Unilever Nigeria’s home care and skin cleansing market share worth N50 billion is now available for competitors especially small and medium enterprises following the announcement last week Friday of its decision to exit this segment of the market in Nigeria.

The announcement came even as the company recorded steady growth in top and bottom lines, but the management of the firm is set to tap higher growth opportunities elsewhere.

“The company (Unilever) will make changes to its business model in order to accelerate growth and sustain profitability while enhancing its ability to meet consumer needs. The 100-year-old consumer goods company will repurpose its portfolio while putting in place measures to make the business more efficient and future fit.

“These changes will reposition the company to better meet the needs of consumers, shareholders, and employees. This will involve repurposing the portfolio by exiting the Home Care and Skin Cleansing categories to concentrate on higher growth opportunities, strengthening business operations with measures to digitize and simplify processes, and focusing more on business continuity measures that reduce exposure to devaluation and currency liquidity in our business model,” Unilever announced Friday in a note to the Nigerian Exchange Group.

According to Statista, a Germany-based market research outfit, revenue from Nigeria’s beauty and personal care market is expected to reach $7.87 billion in 2023, even as this segment of the market is projected to grow by 16 percent annually through 2027.

Unilever Nigeria Plc has two business segments, which are food products, and home and personal care. In 2022, the firm realised N88.72 billion as revenue out of which food products segment generated N42.6 billion or 48 percent while the home and personal care generated N46.09 billion or 52 percent of the company’s revenue. Almost all its revenue was generated in Nigeria.

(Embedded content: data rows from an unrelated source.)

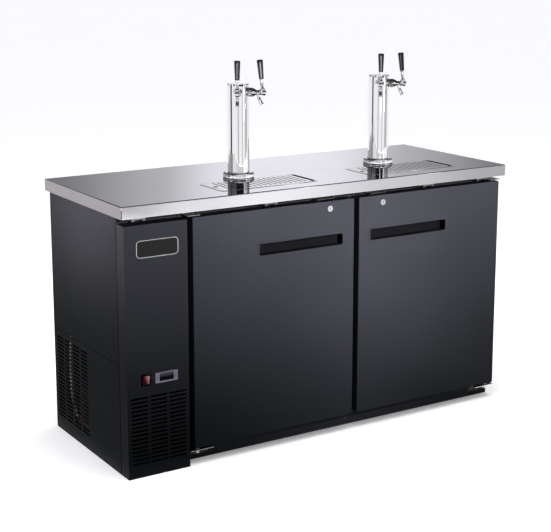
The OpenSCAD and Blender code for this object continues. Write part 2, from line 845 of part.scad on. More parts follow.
// Magnetic gasket: a hollow rectangle on the back of the door
module door_gasket(x0, x1) {
  w = x1 - x0 - 2 * gasket_in;
  h = door_z1 - door_z0 - 2 * gasket_in;
  color([0.2, 0.2, 0.2])
    translate([(x0 + x1) / 2, 0, (door_z0 + door_z1) / 2])
      plate_xz(door_back, face_y - 0.4)
        difference() {
          square([w, h], center = true);
          square([w - 2 * gasket_w, h - 2 * gasket_w], center = true);
        }
}

// Recessed pull: a flange on the door's face and a cup behind it
module door_pull(edge, free) {
  x = edge - free * (pull_inset + pull_w / 2);
  cup_w = pull_w - 2 * cup_in - 1;
  cup_h = pull_h - 2 * cup_in - 1;
  color([0.03, 0.03, 0.03])
    translate([x, 0, pull_z])
      difference() {
        union() {
          plate_xz(front_y - 2, front_y) round_rect(pull_w, pull_h, 3);
          plate_xz(front_y - eps, front_y + pull_depth + 2) round_rect(cup_w, cup_h, 8);
        }
        plate_xz(front_y - 3, front_y + pull_depth) round_rect(cup_w - 3, cup_h - 3, 6.5);
      }
}

// Lock barrel with a keyhole and a cam that swings up into the strike
module door_lock(edge, free) {
  color("silver")
    translate([edge - free * lock_inset, 0, lock_z])
      difference() {
        union() {
          bar_y(0, 0, front_y - 2, front_y, lock_r + 1.2);
          bar_y(0, 0, front_y - eps, cam_y + cam_t, lock_r);
          box([-cam_reach, cam_y, -cam_w / 2], [0, cam_y + cam_t, cam_w / 2]);
        }
        box([-1.2, front_y - 3, -4.5], [1.2, front_y + 6, 4.5]);
      }
}

// ---------------------------------------------------------------- towers and taps

module tower_columns() {
  color("gainsboro")
    for (t = [0, 1])
      difference() {
        translate([tower_x[t], tower_y, worktop_h]) cylinder(h = column_h, r = column_r, $fn = 96);
        translate([tower_x[t], tower_y, worktop_h - 1])
          cylinder(h = column_h + 2, r = column_r - column_wall, $fn = 96);
        for (s = [-1, 1])
          at_tap(t, s) bar_x(0, tap_height, 0, column_r + 5, 8.1);
      }
}

module tower_caps() {
  rim = column_r;
  plug = column_r - column_wall;
  color("gainsboro")
    for (x = tower_x)
      translate([x, tower_y, worktop_h + column_h])
        rotate_extrude($fn = 96)
          polygon([[0, -6], [plug, -6], [plug, 0], [rim, 0], [rim, 3.5], [rim - 1.5, 5.2], [rim - 6, 6.2],
                   [0, 7]]);
}

module tower_flanges() {
  inner = column_r + 0.05;
  color("gainsboro")
    for (x = tower_x)
      translate([x, tower_y, worktop_h])
        difference() {
          rotate_extrude($fn = 96)
            polygon([[inner, 0], [flange_r, 0], [flange_r, flange_h - 5], [flange_r - 1, flange_h - 2.5],
                     [flange_r - 4, flange_h - 0.6], [flange_r - 8, flange_h], [inner, flange_h]]);
          for (a = [-155, -35, 85])
            rotate(a) bar_x(0, flange_h / 2 - 1, inner + 6, flange_r + 1, 2.5);
        }
}

// Tap body in its own frame: shank, coupling nut, barrel, lever seat and spout
module tap_body() {
  shank_x0 = 14;
  shank_r = 8;
  nut_x1 = 60;
  nut_r = 15;
  barrel_x1 = 97;
  barrel_r = 8;
  nose_r = 9;
  seat_r = 9.5;
  spout_x = 75;
  spout_top = tap_height - 4;
  spout_lean = 24;
  spout_l = 40;
  spout_bore_l = 14;
  difference() {
    union() {
      bar_x(0, tap_height, column_r - 6, nut_x1, nut_r);
      translate([nut_x1 - eps, 0, tap_height]) rotate([0, 90, 0]) cylinder(h = 9, r1 = 12.5, r2 = barrel_r);
      bar_x(0, tap_height, nut_x1 + 8, barrel_x1, barrel_r);
      translate([barrel_x1, 0, tap_height]) sphere(r = nose_r);
      translate([pivot_d, 0, tap_height]) cylinder(h = pivot_z - tap_height - 1, r = seat_r);
      translate([spout_x, 0, spout_top]) rotate([0, 180 - spout_lean, 0])
        cylinder(h = spout_l, r1 = 7.2, r2 = 5.8);
    }
    translate([0, 0, tap_height - 30]) cylinder(h = 60, r = column_r + 0.05, $fn = 96);
    bar_y(pivot_d, pivot_z, -hub_half - fit, hub_half + fit, hub_r + fit);
    translate([spout_x, 0, spout_top]) rotate([0, 180 - spout_lean, 0])
      translate([0, 0, spout_l - spout_bore_l]) cylinder(h = spout_bore_l + 2, r = 4.4);
  }
  bar_x(0, tap_height, shank_x0, column_r + 8, shank_r);
}

module tap_bodies() {
  color("gainsboro")
    for (t = [0, 1], s = [-1, 1])
      at_tap(t, s) tap_body();
}

// Children placed on a closed lever: Z runs up the lever from its pivot
module on_lever(tower, side) {
  at_tap(tower, side) translate([pivot_d, 0, pivot_z]) rotate([0, -lever_tilt, 0]) children();
}

// Lever: round hub in the seat, stem and the ferrule under the knob
module tap_lever(tower, side) {
  color("gainsboro")
    on_lever(tower, side) {
      bar_y(0, 0, -hub_half, hub_half, hub_r);
      cylinder(h = lever_h - 8, r = 4.4);
      translate([0, 0, ferrule_z]) cylinder(h = lever_h - ferrule_z, r1 = 6.2, r2 = 7.4);
    }
}

module tap_knob(tower, side) {
  color([0.06, 0.06, 0.06])
    on_lever(tower, side)
      translate([0, 0, lever_h])
        rotate_extrude()
          polygon([[0, 0], [7.2, 0], [7.8, 1], [10.6, knob_h - 5], [10.2, knob_h - 2.5], [8.6, knob_h - 0.8],
                   [6, knob_h], [0, knob_h]]);
}

// ---------------------------------------------------------------- nodes

chassis_pan();
left_side_panel();
side_vent_panel();
right_side_panel();
rear_panel();
cabinet_insulation();
front_frame();
liner_walls();
liner_floor();
front_louvre_cover();
nameplate();
switch_bezel();
rocker_switch();
controller_case();
controller_window();
controller_key(-1);  // controller_key_left
controller_key(1);  // controller_key_right
compressor();
compressor_feet();
condenser_coil();
fan_shroud();
fan_motors();
condenser_fan();
evaporator_case();
evaporator_coil();
evaporator_fan();
worktop_skin();
worktop_core();
worktop_brackets();
drip_pans();
drip_grid(tower_x[0]);  // drip_grid_left
drip_grid(tower_x[1]);  // drip_grid_right
hinge_brackets();
lock_strikes();
screws();
cord_gland();
door_skin(left_door_x0, left_door_x1, 1);  // door_skin_left
door_core(left_door_x0, left_door_x1, 1);  // door_core_left
door_liner(left_door_x0, left_door_x1);  // door_liner_left
door_gasket(left_door_x0, left_door_x1);  // door_gasket_left
door_pull(left_door_x1, 1);  // door_pull_left
door_lock(left_door_x1, 1);  // door_lock_left
door_skin(right_door_x0, right_door_x1, -1);  // door_skin_right
door_core(right_door_x0, right_door_x1, -1);  // door_core_right
door_liner(right_door_x0, right_door_x1);  // door_liner_right
door_gasket(right_door_x0, right_door_x1);  // door_gasket_right
door_pull(right_door_x0, -1);  // door_pull_right
door_lock(right_door_x0, -1);  // door_lock_right
tower_columns();
tower_caps();
tower_flanges();
tap_bodies();
tap_lever(0, -1);  // tap_lever_1
tap_knob(0, -1);  // tap_knob_1
tap_lever(0, 1);  // tap_lever_2
tap_knob(0, 1);  // tap_knob_2
tap_lever(1, -1);  // tap_lever_3
tap_knob(1, -1);  // tap_knob_3
tap_lever(1, 1);  // tap_lever_4
tap_knob(1, 1);  // tap_knob_4
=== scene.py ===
import json
import math

import bmesh
import bpy
from mathutils import Matrix, Vector

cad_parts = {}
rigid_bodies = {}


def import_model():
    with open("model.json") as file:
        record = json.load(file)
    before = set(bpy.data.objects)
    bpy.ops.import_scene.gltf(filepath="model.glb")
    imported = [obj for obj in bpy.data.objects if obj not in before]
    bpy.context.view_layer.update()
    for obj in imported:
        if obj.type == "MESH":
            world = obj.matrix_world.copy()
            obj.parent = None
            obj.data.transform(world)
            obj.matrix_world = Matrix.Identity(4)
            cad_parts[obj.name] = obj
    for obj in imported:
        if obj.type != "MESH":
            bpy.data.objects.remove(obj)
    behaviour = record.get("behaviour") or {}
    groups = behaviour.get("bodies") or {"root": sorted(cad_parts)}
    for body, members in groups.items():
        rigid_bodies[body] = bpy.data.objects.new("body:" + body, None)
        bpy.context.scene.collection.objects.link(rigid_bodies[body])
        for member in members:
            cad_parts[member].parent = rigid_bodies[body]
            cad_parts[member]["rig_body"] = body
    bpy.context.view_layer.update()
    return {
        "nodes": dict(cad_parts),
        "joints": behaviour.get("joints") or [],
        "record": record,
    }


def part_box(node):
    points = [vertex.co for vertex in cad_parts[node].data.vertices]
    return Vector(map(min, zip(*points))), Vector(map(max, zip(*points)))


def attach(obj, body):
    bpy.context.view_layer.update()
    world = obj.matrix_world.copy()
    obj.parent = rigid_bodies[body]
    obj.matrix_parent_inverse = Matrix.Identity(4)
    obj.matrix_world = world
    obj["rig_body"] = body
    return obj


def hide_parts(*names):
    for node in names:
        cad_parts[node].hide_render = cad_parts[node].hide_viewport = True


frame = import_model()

nodes = frame["nodes"]
joints = {j["name"]: j for j in frame["joints"]}

MM = 0.001
WELD = 0.000005                      # CAD vertices nearer than this are one
FLAT = math.radians(0.4)             # CAD faces nearer than this to one plane are one
SOFT_EDGE = 0.0008                   # shading radius of the edges of painted and rubber parts
SOFT_EDGE_FINE = 0.0006              # the same on metal and plastic


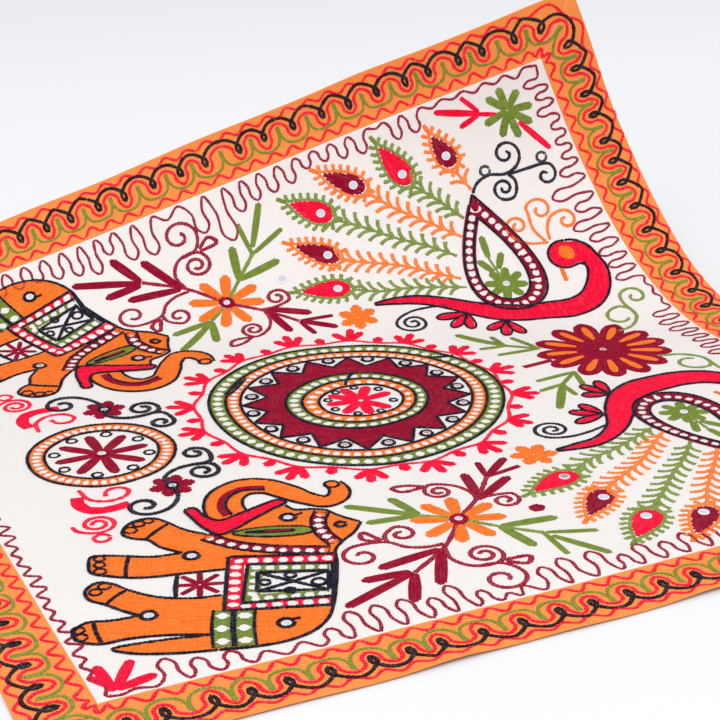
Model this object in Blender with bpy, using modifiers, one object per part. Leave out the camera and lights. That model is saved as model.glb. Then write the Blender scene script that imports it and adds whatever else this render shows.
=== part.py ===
"""Square embroidered tapestry: a cream panel, four mitred border strips and small sewn mirrors.

The cloth lies on the ground and curls up at its far right corner. Every piece is drawn flat and
then laid on that curl. X runs along the near hem, Y towards the far hem and Z up. The origin lies
under the middle of the panel.
"""
import math

import bmesh
import bpy
from mathutils import Matrix, Vector

MM = 0.001

# Cut sizes of the cloth
PANEL_HALF_WIDTH = 396 * MM
PANEL_HALF_HEIGHT = 399 * MM
BORDER_WIDTH_SIDES = 57 * MM
BORDER_WIDTH_ENDS = 60 * MM
CLOTH_THICKNESS = 1.5 * MM
PIECE_GAP = 0.3 * MM

# Unevenness of hand-sewn seams and hems
END_SEAM_BOW = 6 * MM
SIDE_SEAM_BOW = 2 * MM
END_HEM_BOW = 3 * MM
SIDE_HEM_BOW = 1 * MM
HEM_WANDER = 0.8 * MM
HEM_WANDER_HALF_WAVES = 9
HEM_RIPPLE_HEIGHT = 2.8 * MM
HEM_RIPPLE_PITCH = 152 * MM
HEM_RIPPLE_SLANT = 0.8
HEM_RIPPLE_BEAT = 2.7
HEM_RIPPLE_REACH = 38 * MM

# The curl: its fold lines run at this angle from X, and it starts this far from the middle
FOLD_ANGLE = math.radians(-20.8)
CURL_START = 133 * MM
CURL_RADIUS = 229 * MM
CURL_ANGLE = math.radians(92.4)
CURL_STEPS = 30

# How finely the pieces are cut
EDGE_STEPS = 36
BORDER_STEPS_ACROSS = 3
CROSS_CUTS = 6
CROSS_CUT_PITCH = 150 * MM
MIRROR_SIDES = 16

# The stitched design is centred a little to the left of the panel's middle
DESIGN_CENTRE = (-5 * MM, 0.0)
STAR_CENTRE = (-5 * MM, -1 * MM)
STAR_MIRROR_COUNT = 16
STAR_MIRROR_CIRCLE = 104 * MM
STAR_FIRST_ANGLE = math.radians(81.5)
STAR_MIRROR_RADIUS = 3.7 * MM
MIRROR_THICKNESS = 1.0 * MM

# Motifs that are worked once on the far half and once on the near half, in millimetres
# name, far x, far y, near x, near y, radius
PAIRED_MIRRORS = (
    ("feather_1", 81, 233, 87, -238, 4.9),
    ("feather_2", 90, 280, 96, -288, 4.9),
    ("feather_3", 104, 331, 109, -334, 4.9),
    ("feather_4", 151, 347, 156, -350, 4.9),
    ("feather_5", 207, 337, 212, -341, 4.9),
    ("feather_6", 261, 337, 266, -341, 4.9),
    ("wing_flower", 254, 165, 260, -170, 3.9),
    ("spray_flower", -38, 263, -34, -267, 3.6),
    ("scroll_flower", -233, 88, -229, -98, 3.6),
    ("eye", -161, 199, -162, -200, 3.6),
    ("front_knee", -258, 226, -258, -227, 4.0),
    ("back_knee", -320, 301, -320, -302, 4.0),
    ("rump", -230, 358, -230, -359, 4.0),
)

# Motifs worked once, in millimetres
# name, x, y, radius
SINGLE_MIRRORS = (
    ("wheel", -265, -6, 4.0),
    ("great_flower", 277, 0, 3.6),
    ("lone", 31, 271, 6.0),
)

# Colour (red, green, blue), roughness and metallic value of each material
MATERIALS = {
    "cream_cotton": ((0.87, 0.80, 0.72), 0.90, 0.0),
    "orange_cotton": ((0.92, 0.36, 0.05), 0.88, 0.0),
    "mirror_glass": ((0.78, 0.81, 0.86), 0.08, 1.0),
}


def clear_scene():
    """Removes whatever the file starts with."""
    for item in list(bpy.data.objects):
        bpy.data.objects.remove(item, do_unlink=True)


def make_material(name):
    """Returns a material with the colour, roughness and metallic value of its row."""
    colour, roughness, metallic = MATERIALS[name]
    material = bpy.data.materials.new(name)
    material.use_nodes = True
    shader = material.node_tree.nodes["Principled BSDF"]
    shader.inputs["Base Color"].default_value = (*colour, 1.0)
    shader.inputs["Roughness"].default_value = roughness
    shader.inputs["Metallic"].default_value = metallic
    material.diffuse_color = (*colour, 1.0)
    return material


def curl_frame(x, y):
    """Returns where a flat point (x, y) lies on the curled cloth, and the cloth's normal there."""
    along = x * math.cos(FOLD_ANGLE) + y * math.sin(FOLD_ANGLE)
    across = y * math.cos(FOLD_ANGLE) - x * math.sin(FOLD_ANGLE)
    past_start = max(across - CURL_START, 0.0)
    turn = min(past_start / CURL_RADIUS, CURL_ANGLE)
    past_curl = max(past_start - CURL_RADIUS * CURL_ANGLE, 0.0)
    reach = min(across, CURL_START) + CURL_RADIUS * math.sin(turn) + past_curl * math.cos(turn)
    height = CURL_RADIUS * (1.0 - math.cos(turn)) + past_curl * math.sin(turn)
    fold_line = Vector((math.cos(FOLD_ANGLE), math.sin(FOLD_ANGLE), 0.0))
    uphill = Vector((-math.sin(FOLD_ANGLE), math.cos(FOLD_ANGLE), 0.0))
    up = Vector((0.0, 0.0, 1.0))
    point = fold_line * along + uphill * reach + up * height
    normal = up * math.cos(turn) - uphill * math.sin(turn)
    return point, normal


def seam_offset(side, share):
    """Returns how far a side's seam lies from the middle, at a share from -1 to 1 along it."""
    if side % 2 == 0:
        half, bow = PANEL_HALF_HEIGHT, END_SEAM_BOW
    else:
        half, bow = PANEL_HALF_WIDTH, SIDE_SEAM_BOW
    return half + bow * math.cos(0.5 * math.pi * share)


def hem_offset(side, share):
    """Returns how far a side's hem lies from the middle, at a share from -1 to 1 along it."""
    if side % 2 == 0:
        half, bow = PANEL_HALF_HEIGHT + BORDER_WIDTH_ENDS, END_HEM_BOW
    else:
        half, bow = PANEL_HALF_WIDTH + BORDER_WIDTH_SIDES, SIDE_HEM_BOW
    wave = math.sin(0.5 * math.pi * HEM_WANDER_HALF_WAVES * (share + 1.0))
    return half + bow * math.cos(0.5 * math.pi * share) + HEM_WANDER * wave


def hem_ripple(x, y):
    """Returns how far the cloth stands off its bed near a hem, in soft ripples."""
    to_end = PANEL_HALF_HEIGHT + BORDER_WIDTH_ENDS - abs(y)
    to_side = PANEL_HALF_WIDTH + BORDER_WIDTH_SIDES - abs(x)
    nearness = 1.0 - min(max(min(to_end, to_side), 0.0) / HEM_RIPPLE_REACH, 1.0)
    phase = 2.0 * math.pi * (x - HEM_RIPPLE_SLANT * y) / HEM_RIPPLE_PITCH
    swell = 0.5 + 0.5 * math.cos(phase) * math.cos(phase / HEM_RIPPLE_BEAT)
    return HEM_RIPPLE_HEIGHT * nearness * nearness * swell * swell


def cut_along_folds(mesh):
    """Cuts a flat sheet along the curl's fold lines and, more widely, across them."""
    fold_line = Vector((math.cos(FOLD_ANGLE), math.sin(FOLD_ANGLE), 0.0))
    uphill = Vector((-math.sin(FOLD_ANGLE), math.cos(FOLD_ANGLE), 0.0))
    step = CURL_RADIUS * CURL_ANGLE / CURL_STEPS
    cuts = [(uphill * (CURL_START + step * index), uphill) for index in range(CURL_STEPS + 1)]
    for index in range(CROSS_CUTS):
        cuts.append((fold_line * CROSS_CUT_PITCH * (index - 0.5 * (CROSS_CUTS - 1)), fold_line))
    for point, normal in cuts:
        bmesh.ops.bisect_plane(mesh, geom=mesh.verts[:] + mesh.edges[:] + mesh.faces[:],
                               dist=1e-6, plane_co=point, plane_no=normal)


def lay_on_curl(mesh):
    """Moves each point of a flat sheet onto the curl and its hem ripples."""
    for vert in mesh.verts:
        point, normal = curl_frame(vert.co.x, vert.co.y)
        vert.co = point + normal * hem_ripple(vert.co.x, vert.co.y)


def finish_sheet(name, mesh, material, collection):
    """Makes an object of a laid sheet and gives it the cloth's thickness, upwards."""
    data = bpy.data.meshes.new(name)
    mesh.to_mesh(data)
    mesh.free()
    data.materials.append(material)
    item = bpy.data.objects.new(name, data)
    collection.objects.link(item)
    solidify = item.modifiers.new("cloth_thickness", "SOLIDIFY")
    solidify.thickness = CLOTH_THICKNESS
    solidify.offset = 1.0
    solidify.use_even_offset = True
    return item


def make_panel(material, collection):
    """Makes the cream panel: one sheet with its four bowed edges, cut where the curl bends it."""
    mesh = bmesh.new()
    bmesh.ops.create_grid(mesh, x_segments=EDGE_STEPS, y_segments=EDGE_STEPS, size=1.0)
    inset = 0.5 * PIECE_GAP
    for vert in mesh.verts:
        x_share, y_share = vert.co.x, vert.co.y
        vert.co.x = x_share * (seam_offset(1, y_share) - inset)
        vert.co.y = y_share * (seam_offset(0, x_share) - inset)
    bmesh.ops.dissolve_faces(mesh, faces=mesh.faces[:], use_verts=False)
    cut_along_folds(mesh)
    lay_on_curl(mesh)
    return finish_sheet("panel", mesh, material, collection)


def make_border(side, name, material, collection):
    """Makes one border strip with mitred ends; side 0 is the far one, then counter-clockwise."""
    mesh = bmesh.new()
    bmesh.ops.create_grid(mesh, x_segments=EDGE_STEPS, y_segments=BORDER_STEPS_ACROSS, size=1.0)
    half_along = PANEL_HALF_WIDTH if side % 2 == 0 else PANEL_HALF_HEIGHT
    end_width = BORDER_WIDTH_SIDES if side % 2 == 0 else BORDER_WIDTH_ENDS
    mitre_inset = PIECE_GAP / math.sqrt(2.0)
    for vert in mesh.verts:
        share = vert.co.x
        outwards = 0.5 * (vert.co.y + 1.0)
        inner = seam_offset(side, share) + 0.5 * PIECE_GAP
        vert.co.x = share * (half_along + outwards * end_width - mitre_inset)
        vert.co.y = inner + outwards * (hem_offset(side, share) - inner)
    bmesh.ops.rotate(mesh, verts=mesh.verts[:], cent=(0, 0, 0),
                     matrix=Matrix.Rotation(0.5 * math.pi * side, 3, "Z"))
    cut_along_folds(mesh)
    lay_on_curl(mesh)
    return finish_sheet(name, mesh, material, collection)


def make_mirror(name, x, y, radius, material, collection):
    """Makes one small round mirror, lying just on the cloth with its face along the cloth's normal."""
    point, normal = curl_frame(x, y)
    seat = CLOTH_THICKNESS + PIECE_GAP + 0.5 * MIRROR_THICKNESS
    bpy.ops.mesh.primitive_cylinder_add(vertices=MIRROR_SIDES, radius=radius, depth=MIRROR_THICKNESS)
    item = bpy.context.active_object
    item.name = name
    item.data.name = name
    facing = normal.to_track_quat("Z", "Y").to_matrix().to_4x4()
    item.matrix_world = Matrix.Translation(point + normal * seat) @ facing
    item.data.materials.append(material)
    for owner in list(item.users_collection):
        owner.objects.unlink(item)
    collection.objects.link(item)
    return item


def make_mirrors(material, collection):
    """Makes the mirrors of the star, of the motifs worked on both halves and of the single motifs."""
    for index in range(STAR_MIRROR_COUNT):
        angle = STAR_FIRST_ANGLE + 2.0 * math.pi * index / STAR_MIRROR_COUNT
        x = DESIGN_CENTRE[0] + STAR_CENTRE[0] + STAR_MIRROR_CIRCLE * math.cos(angle)
        y = DESIGN_CENTRE[1] + STAR_CENTRE[1] + STAR_MIRROR_CIRCLE * math.sin(angle)
        make_mirror(f"mirror_star_{index + 1:02d}", x, y, STAR_MIRROR_RADIUS, material, collection)
    for name, far_x, far_y, near_x, near_y, radius in PAIRED_MIRRORS:
        for half, x, y in (("far", far_x, far_y), ("near", near_x, near_y)):
            make_mirror(f"mirror_{name}_{half}", DESIGN_CENTRE[0] + x * MM, DESIGN_CENTRE[1] + y * MM,
                        radius * MM, material, collection)
    for name, x, y, radius in SINGLE_MIRRORS:
        make_mirror(f"mirror_{name}", DESIGN_CENTRE[0] + x * MM, DESIGN_CENTRE[1] + y * MM,
                    radius * MM, material, collection)


def main():
    """Builds the tapestry."""
    clear_scene()
    collection = bpy.data.collections.new("tapestry")
    bpy.context.scene.collection.children.link(collection)
    materials = {name: make_material(name) for name in MATERIALS}
    make_panel(materials["cream_cotton"], collection)
    for side, name in enumerate(("border_far", "border_left", "border_near", "border_right")):
        make_border(side, name, materials["orange_cotton"], collection)
    make_mirrors(materials["mirror_glass"], collection)


main()
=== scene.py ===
"""Embroidered square tapestry: cream panel, orange mitred border, chain-stitched motifs and sewn mirrors.

The cloth lies on a pale floor and curls up at its far right corner. All sizes of the needlework are in
millimetres on the flat cloth; the cloth shape then lays them where the cloth lies.
"""
import logging
import math
from dataclasses import dataclass, field
from enum import Enum
from typing import Callable, Dict, List, Optional, Sequence, Tuple, Union

import bmesh
import bpy
import numpy as np
from mathutils import Matrix, Vector


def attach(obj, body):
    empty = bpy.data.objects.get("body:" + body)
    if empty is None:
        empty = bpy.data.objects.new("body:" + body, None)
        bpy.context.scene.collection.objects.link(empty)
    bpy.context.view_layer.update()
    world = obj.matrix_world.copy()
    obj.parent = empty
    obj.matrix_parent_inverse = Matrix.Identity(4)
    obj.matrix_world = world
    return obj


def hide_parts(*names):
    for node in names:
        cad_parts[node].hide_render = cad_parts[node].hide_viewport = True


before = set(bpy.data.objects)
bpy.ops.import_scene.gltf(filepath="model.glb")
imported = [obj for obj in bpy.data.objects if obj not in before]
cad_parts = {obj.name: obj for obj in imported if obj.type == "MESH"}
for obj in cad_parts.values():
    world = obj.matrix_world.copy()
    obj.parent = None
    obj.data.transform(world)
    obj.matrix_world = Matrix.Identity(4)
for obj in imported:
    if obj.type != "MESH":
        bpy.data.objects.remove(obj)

LOG = logging.getLogger("tapestry")
MM = 0.001
BODY = "root"
CLOTH_TOP = 1.5
DESIGN_ORIGIN = (-5.0, 0.0)
# How far the feet of the stitches are sunk into the cloth
SUNK = 0.1
LINE_STEP = 1.6
TINY = 1e-9
BLADE_MARKS = 15
DROP_MARKS = 61
# A spiral starts this many degrees past its stem, has this many marks a turn, and closes in evenly at 1
SPIRAL_LEAD = 25.0
SPIRAL_MARKS = 14
SPIRAL_EASE = 0.85

Array = np.ndarray
Socket = bpy.types.NodeSocket
Pieces = List[bpy.types.Object]
Colour = Tuple[float, float, float]
Point = Tuple[float, float]
Line = Tuple[Point, ...]
# A point and the half width there
Mark = Tuple[float, float, float]
# Base x, base y, tip x, tip y, width
BladeRow = Tuple[float, ...]
# Stem points, centre x, centre y, radius, turns
CurlRow = Tuple[Line, float, float, float, float]
# Mirror x, mirror y, tip x, tip y, warm colouring, stem points
FeatherRow = Tuple[float, float, float, float, bool, Line]


class Thread(Enum):
    """The five cotton threads, by the name of their material slot."""

    RED = "red_thread"
    MAROON = "maroon_thread"
    ORANGE = "orange_thread"
    GREEN = "green_thread"
    BLACK = "black_thread"


class Ground(Enum):
    """The cloth that shows through the open loops of a stitched line."""

    CREAM = "cream"
    ORANGE = "orange"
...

The 2022 company-wide revenue was 25.8 percent higher than the N70.52 billion made in 2021. And by generating N31.01 billion in 2021, the food products segment accounted for 44 percent of the Unilever Nigeria’s revenue while the home and personal care generated N39.51 billion, representing 56 percent of the company’s total revenue.

Profit before tax in 2022 was N9.86 billion, divided into N4.74 billion from food products, while home and personal care accounted for N5.12 billion. In 2021, food products’ profit before tax was N906.26 million while that of home and personal care amounted to N1.15 billion.

“The exit of these two categories over 2023 will boost the vision to make Unilever Nigeria great, building on the impressive progress made in other key aspects of the business, and is envisaged to result in overall improvement in profitability, growth and a more sustainable Unilever Nigeria Plc,” the company added.

Opeoluwa Oluwa, an equity analyst with Cordros Securities Limited based in Lagos State, attributed the decision of Unilever Nigeria to exit this line of business to the declining disposable income and influx of cheaper products into the personal and home care market.

He said: “I believe Unilever is exiting due to the intertwin effects of the declining disposable income and influx of cheaper substitutes into the home and personal home care market.”

It should be recalled that in December 2022, the World Bank alerted the Nigerian government that the rising inflation in Africa’s biggest economy had reduced the minimum wage of N30,000 to N19,000.

And rather than subside, Nigeria’s headline inflation has maintained an upward movement rising to 21.82 percent in January 2023.

“Small local players mostly constitute the producers of the cheaper substitutes earlier highlighted. So, the exit may bode well for them as they may take up some of Unilever Nigeria’s demand,” Olowa said, noting that consumers these days are highly price sensitive.